===== GIVEN MATERIAL

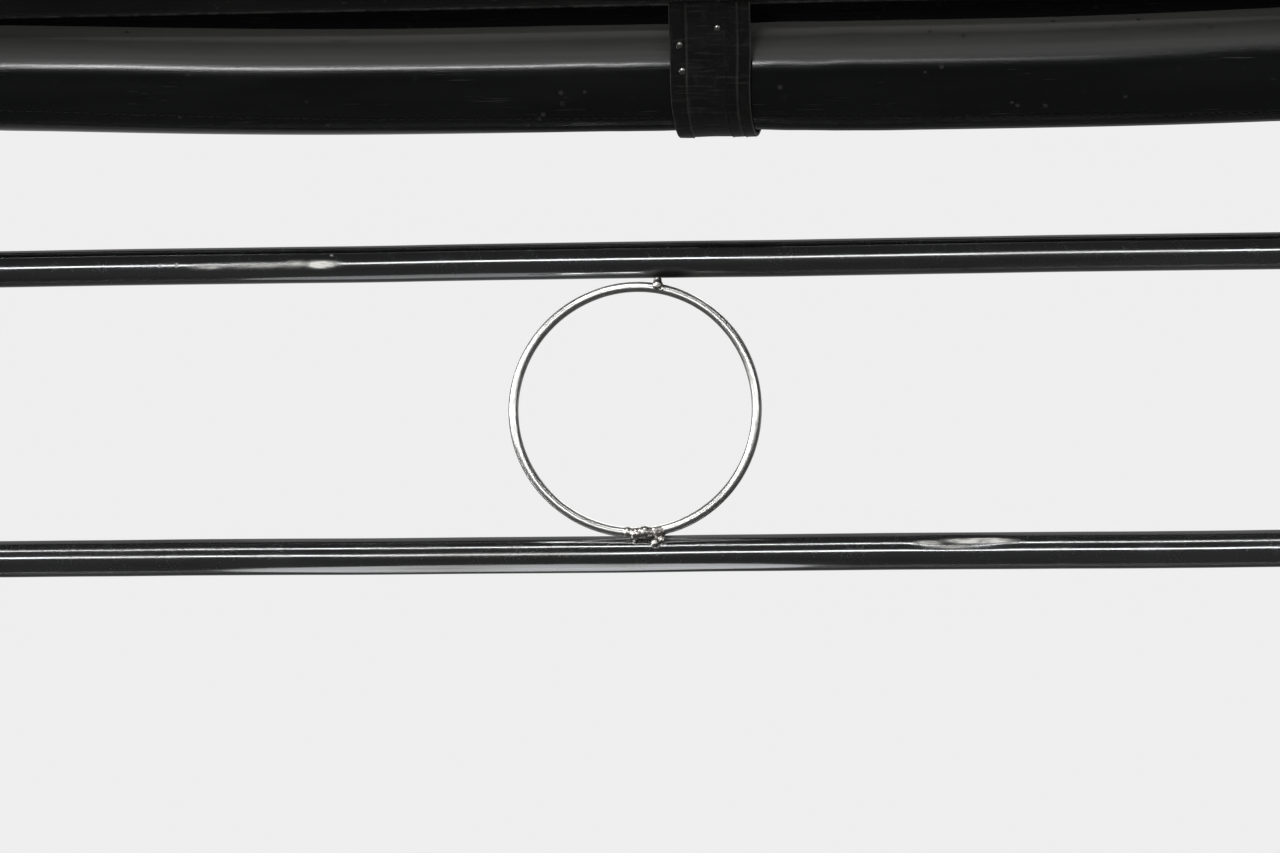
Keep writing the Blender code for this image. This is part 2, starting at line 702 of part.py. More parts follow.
def add_straps(look):
    """The three straps: bands that hang from the shelf in front of the roll and from the header behind it."""
    arc = strap_arc()
    half = STRAP_THICKNESS / 2
    for side, x in (("left", -STRAP_REACH), ("middle", MIDDLE_STRAP_X), ("right", STRAP_REACH)):
        stations = [(arc[0][0], SHELF_Z - SEAT, (-1, 0))]
        stations += [(y, roll_height(x) + rise, outward) for y, rise, outward in arc]
        stations.append((arc[-1][0], BATTEN_Z + BATTEN_HEIGHT, (1, 0)))
        loops = []
        for step, (y, z, outward) in enumerate(stations):
            width = strap_width(step / (len(stations) - 1))
            near = (y - outward[0] * half, z - outward[1] * half)
            far = (y + outward[0] * half, z + outward[1] * half)
            left, right = x - width / 2, x + width / 2
            loops.append([(left, *near), (right, *near), (right, *far), (left, *far)])
        add_solid("strap_" + side, skin(loops), look)


def strap_width(share):
    """The strap's width at a share of its length: full at its ends, drawn in where it bears on the roll."""
    place = share * (len(STRAP_WIDTH_SHARES) - 1)
    index = min(int(place), len(STRAP_WIDTH_SHARES) - 2)
    mixed = between(STRAP_WIDTH_SHARES[index], STRAP_WIDTH_SHARES[index + 1], place - index)
    return between(STRAP_WAIST, STRAP_WIDTH, mixed)


def main():
    clear_scene()
    finish("cutter", (1.0, 0.2, 0.2), 0.5, 0.0)
    polished = finish("polished_stainless", (0.55, 0.55, 0.56), 0.12, 1.0)
    weld = finish("weld_metal", (0.30, 0.29, 0.28), 0.45, 1.0)
    sheet = finish("stainless_sheet", (0.50, 0.50, 0.51), 0.32, 1.0)
    black = finish("black_enamel", (0.012, 0.012, 0.013), 0.35, 0.0)
    grey = finish("grey_primer", (0.14, 0.14, 0.145), 0.55, 0.0)
    lining = finish("lining_vinyl", (0.32, 0.31, 0.29), 0.6, 0.0)
    vinyl = finish("smoke_vinyl", (0.035, 0.036, 0.038), 0.2, 0.0)
    strap = finish("strap_vinyl", (0.028, 0.028, 0.029), 0.4, 0.0)
    batten = finish("mill_aluminium", (0.60, 0.61, 0.62), 0.4, 1.0)
    add_sill(grey, sheet)
    add_posts(sheet, lining)
    add_header(black, lining)
    add_eave(black)
    add_gussets(sheet)
    add_rails(polished, polished)
    add_ring(polished, weld)
    add_curtain(vinyl, batten)
    add_straps(strap)


main()
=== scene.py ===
"""Dresses the jeepney window bay: rails, wire ring, welds, rolled rain curtain, straps and pressed frame."""

import json
import math

import bmesh
import bpy
import numpy as np
from bpy.props import FloatProperty, FloatVectorProperty, IntProperty
from mathutils import Matrix, Vector, noise

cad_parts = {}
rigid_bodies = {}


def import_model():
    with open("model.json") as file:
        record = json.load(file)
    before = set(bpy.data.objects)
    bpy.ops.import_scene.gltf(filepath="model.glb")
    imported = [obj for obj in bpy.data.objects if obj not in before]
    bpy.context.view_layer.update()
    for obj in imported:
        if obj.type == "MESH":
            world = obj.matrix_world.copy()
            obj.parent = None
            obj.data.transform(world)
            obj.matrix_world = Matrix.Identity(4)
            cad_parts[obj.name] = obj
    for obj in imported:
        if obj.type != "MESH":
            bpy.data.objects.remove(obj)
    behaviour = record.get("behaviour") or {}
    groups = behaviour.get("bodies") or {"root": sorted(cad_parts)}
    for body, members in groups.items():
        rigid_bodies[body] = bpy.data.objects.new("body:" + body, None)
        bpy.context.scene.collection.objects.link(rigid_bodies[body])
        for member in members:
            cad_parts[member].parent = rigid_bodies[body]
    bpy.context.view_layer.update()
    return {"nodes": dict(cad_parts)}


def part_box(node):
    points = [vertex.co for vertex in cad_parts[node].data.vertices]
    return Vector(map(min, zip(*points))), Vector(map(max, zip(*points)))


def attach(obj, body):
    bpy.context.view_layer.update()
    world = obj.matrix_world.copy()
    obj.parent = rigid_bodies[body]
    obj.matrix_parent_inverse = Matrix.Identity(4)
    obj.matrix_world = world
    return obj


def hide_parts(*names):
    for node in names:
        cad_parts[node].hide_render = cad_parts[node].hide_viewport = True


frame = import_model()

bl_info = {
    "name": "Jeepney window bay",
    "version": (1, 0, 0),
    "blender": (4, 5, 0),
    "location": "3D View > Sidebar > Window bay",
    "description": "Builds the detailed rails, ring, curtain, straps and frame of a jeepney's window bay",
    "category": "Object",
}

# Places that the frame gives
UPPER_RAIL, LOWER_RAIL, RING_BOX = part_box("rail_upper"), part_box("rail_lower"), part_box("ring")
ROLL_BOX, FLAP_BOX, BATTEN_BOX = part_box("curtain_roll"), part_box("curtain_flap"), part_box("curtain_batten")
STRAP_BOX, SHELF_BOX, FASCIA_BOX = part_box("strap_middle"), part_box("eave_shelf"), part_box("eave_fascia")
GUTTER_BOX, LEDGE_BOX, SILL_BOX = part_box("rain_gutter"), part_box("sill_ledge"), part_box("sill_tube")
POST_BOX, LINING_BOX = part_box("post_right"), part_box("post_lining_right")
HEADER_LINING_BOX, PEDESTAL_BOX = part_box("header_lining"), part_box("pedestal_lower_right")
RAIL_RADIUS = (UPPER_RAIL[1].z - UPPER_RAIL[0].z) / 2
RAIL_Y = (UPPER_RAIL[1].y + UPPER_RAIL[0].y) / 2
RAIL_Z = {
    "lower": (LOWER_RAIL[1].z + LOWER_RAIL[0].z) / 2,
    "upper": (UPPER_RAIL[1].z + UPPER_RAIL[0].z) / 2,
}
RING_Y = (RING_BOX[1].y + RING_BOX[0].y) / 2
ROD_RADIUS = (RING_BOX[1].y - RING_BOX[0].y) / 2
POST_X = (POST_BOX[1].x + POST_BOX[0].x) / 2
FACE_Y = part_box("header_channel")[0].y

SIDES = {"left": -1, "right": 1}
# A gap that keeps pieces from lying in each other
SEAT = 0.0003


def linear(hex_colour):
    """An sRGB hex colour as linear red, green, blue and alpha."""
    shares = [int(hex_colour[i : i + 2], 16) / 255 for i in (1, 3, 5)]
    return tuple(s / 12.92 if s <= 0.04045 else ((s + 0.055) / 1.055) ** 2.4 for s in shares) + (1.0,)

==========

Restate the listing exactly, starting at its first line and ending at the line where "return between(STRAP_WAIST, STRAP_WIDTH, mixed)" occurs; include both and no other lines.

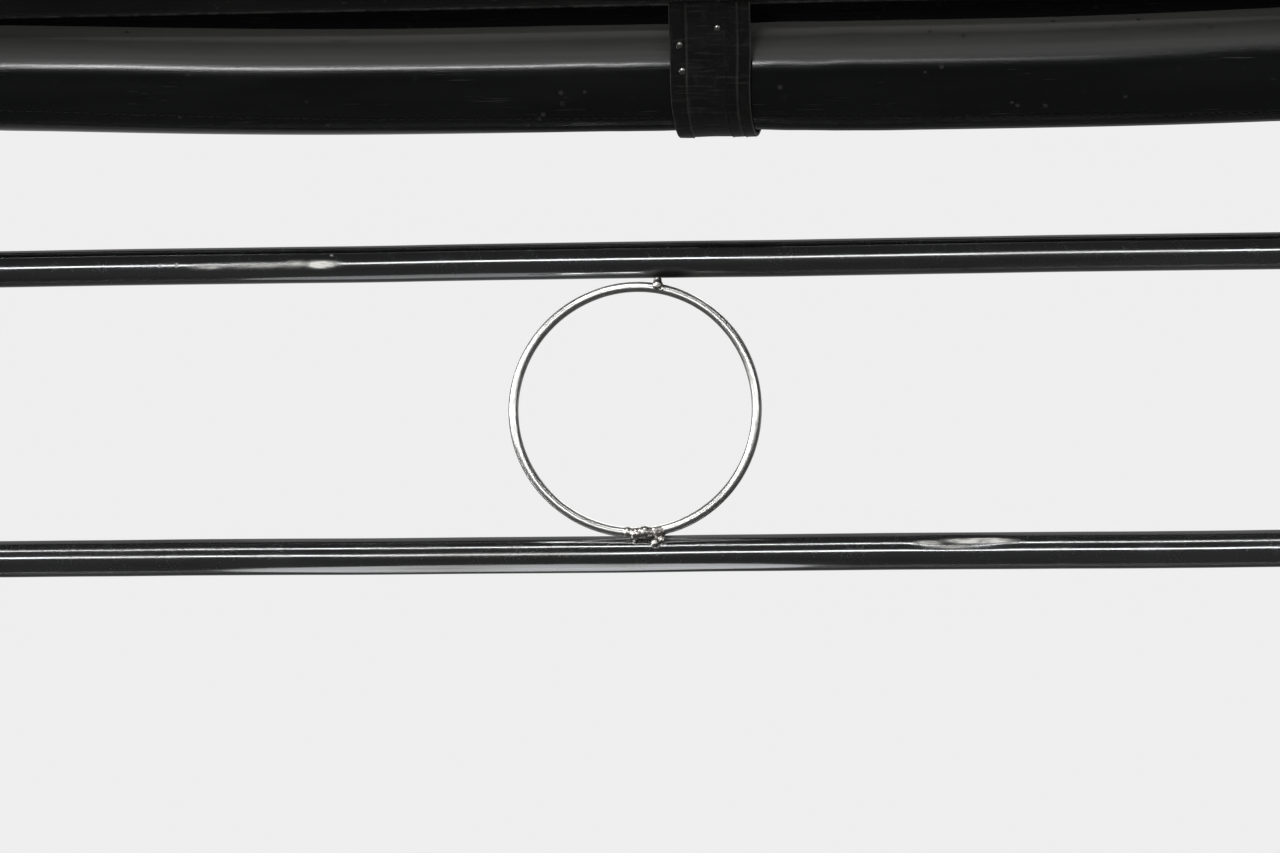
Keep writing the Blender code for this image. This is part 2, starting at line 702 of part.py. More parts follow.
def add_straps(look):
    """The three straps: bands that hang from the shelf in front of the roll and from the header behind it."""
    arc = strap_arc()
    half = STRAP_THICKNESS / 2
    for side, x in (("left", -STRAP_REACH), ("middle", MIDDLE_STRAP_X), ("right", STRAP_REACH)):
        stations = [(arc[0][0], SHELF_Z - SEAT, (-1, 0))]
        stations += [(y, roll_height(x) + rise, outward) for y, rise, outward in arc]
        stations.append((arc[-1][0], BATTEN_Z + BATTEN_HEIGHT, (1, 0)))
        loops = []
        for step, (y, z, outward) in enumerate(stations):
            width = strap_width(step / (len(stations) - 1))
            near = (y - outward[0] * half, z - outward[1] * half)
            far = (y + outward[0] * half, z + outward[1] * half)
            left, right = x - width / 2, x + width / 2
            loops.append([(left, *near), (right, *near), (right, *far), (left, *far)])
        add_solid("strap_" + side, skin(loops), look)


def strap_width(share):
    """The strap's width at a share of its length: full at its ends, drawn in where it bears on the roll."""
    place = share * (len(STRAP_WIDTH_SHARES) - 1)
    index = min(int(place), len(STRAP_WIDTH_SHARES) - 2)
    mixed = between(STRAP_WIDTH_SHARES[index], STRAP_WIDTH_SHARES[index + 1], place - index)
    return between(STRAP_WAIST, STRAP_WIDTH, mixed)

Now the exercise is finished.